Repeat each line of the material exactly.

• Data extract:
-*-*-
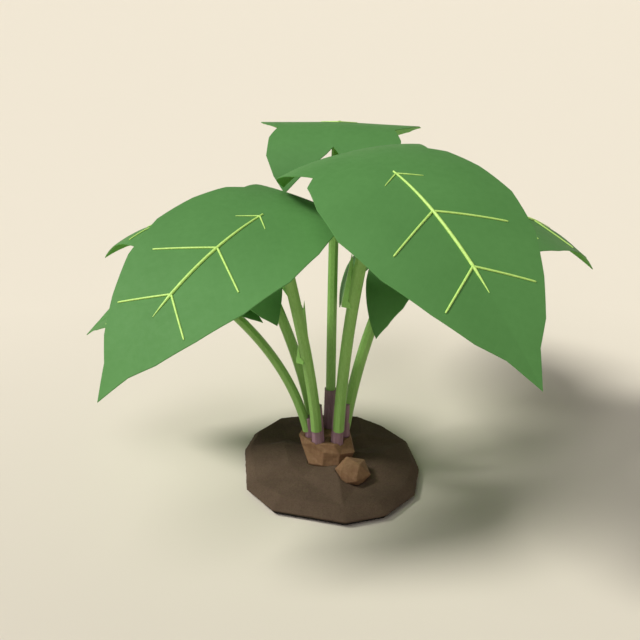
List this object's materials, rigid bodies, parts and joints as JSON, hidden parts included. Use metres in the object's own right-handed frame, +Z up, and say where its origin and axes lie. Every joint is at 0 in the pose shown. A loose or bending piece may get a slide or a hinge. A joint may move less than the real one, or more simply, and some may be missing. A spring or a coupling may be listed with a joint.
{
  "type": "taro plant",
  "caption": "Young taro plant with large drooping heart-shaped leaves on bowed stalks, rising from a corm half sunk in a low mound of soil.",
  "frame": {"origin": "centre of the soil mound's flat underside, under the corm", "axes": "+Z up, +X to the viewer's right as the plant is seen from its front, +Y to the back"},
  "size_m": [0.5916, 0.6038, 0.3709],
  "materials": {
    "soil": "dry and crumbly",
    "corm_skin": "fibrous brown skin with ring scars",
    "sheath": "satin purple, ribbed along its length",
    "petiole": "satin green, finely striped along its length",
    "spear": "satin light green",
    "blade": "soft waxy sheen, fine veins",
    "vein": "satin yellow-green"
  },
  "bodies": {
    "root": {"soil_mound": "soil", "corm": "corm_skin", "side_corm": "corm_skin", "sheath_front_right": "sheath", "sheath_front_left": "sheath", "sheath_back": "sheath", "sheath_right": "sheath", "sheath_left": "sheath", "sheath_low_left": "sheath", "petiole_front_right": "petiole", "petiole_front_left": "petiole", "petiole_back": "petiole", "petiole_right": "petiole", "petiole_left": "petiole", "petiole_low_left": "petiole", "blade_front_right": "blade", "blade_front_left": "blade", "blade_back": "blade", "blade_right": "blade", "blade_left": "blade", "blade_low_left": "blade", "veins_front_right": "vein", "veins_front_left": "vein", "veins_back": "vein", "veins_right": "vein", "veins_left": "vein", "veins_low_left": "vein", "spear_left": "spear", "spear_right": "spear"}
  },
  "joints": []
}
-*-*-
• Full output:
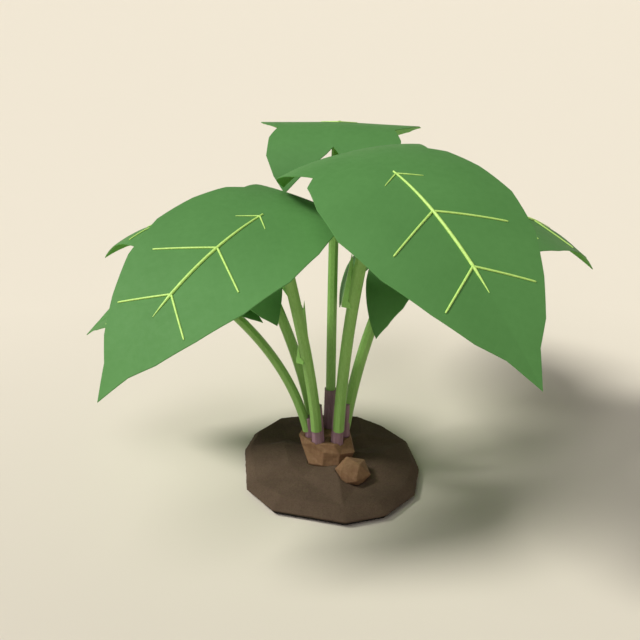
List this object's materials, rigid bodies, parts and joints as JSON, hidden parts included. Use metres in the object's own right-handed frame, +Z up, and say where its origin and axes lie. Every joint is at 0 in the pose shown. A loose or bending piece may get a slide or a hinge. A joint may move less than the real one, or more simply, and some may be missing. A spring or a coupling may be listed with a joint.
{
  "type": "taro plant",
  "caption": "Young taro plant with large drooping heart-shaped leaves on bowed stalks, rising from a corm half sunk in a low mound of soil.",
  "frame": {"origin": "centre of the soil mound's flat underside, under the corm", "axes": "+Z up, +X to the viewer's right as the plant is seen from its front, +Y to the back"},
  "size_m": [0.5916, 0.6038, 0.3709],
  "materials": {
    "soil": "dry and crumbly",
    "corm_skin": "fibrous brown skin with ring scars",
    "sheath": "satin purple, ribbed along its length",
    "petiole": "satin green, finely striped along its length",
    "spear": "satin light green",
    "blade": "soft waxy sheen, fine veins",
    "vein": "satin yellow-green"
  },
  "bodies": {
    "root": {"soil_mound": "soil", "corm": "corm_skin", "side_corm": "corm_skin", "sheath_front_right": "sheath", "sheath_front_left": "sheath", "sheath_back": "sheath", "sheath_right": "sheath", "sheath_left": "sheath", "sheath_low_left": "sheath", "petiole_front_right": "petiole", "petiole_front_left": "petiole", "petiole_back": "petiole", "petiole_right": "petiole", "petiole_left": "petiole", "petiole_low_left": "petiole", "blade_front_right": "blade", "blade_front_left": "blade", "blade_back": "blade", "blade_right": "blade", "blade_left": "blade", "blade_low_left": "blade", "veins_front_right": "vein", "veins_front_left": "vein", "veins_back": "vein", "veins_right": "vein", "veins_left": "vein", "veins_low_left": "vein", "spear_left": "spear", "spear_right": "spear"}
  },
  "joints": []
}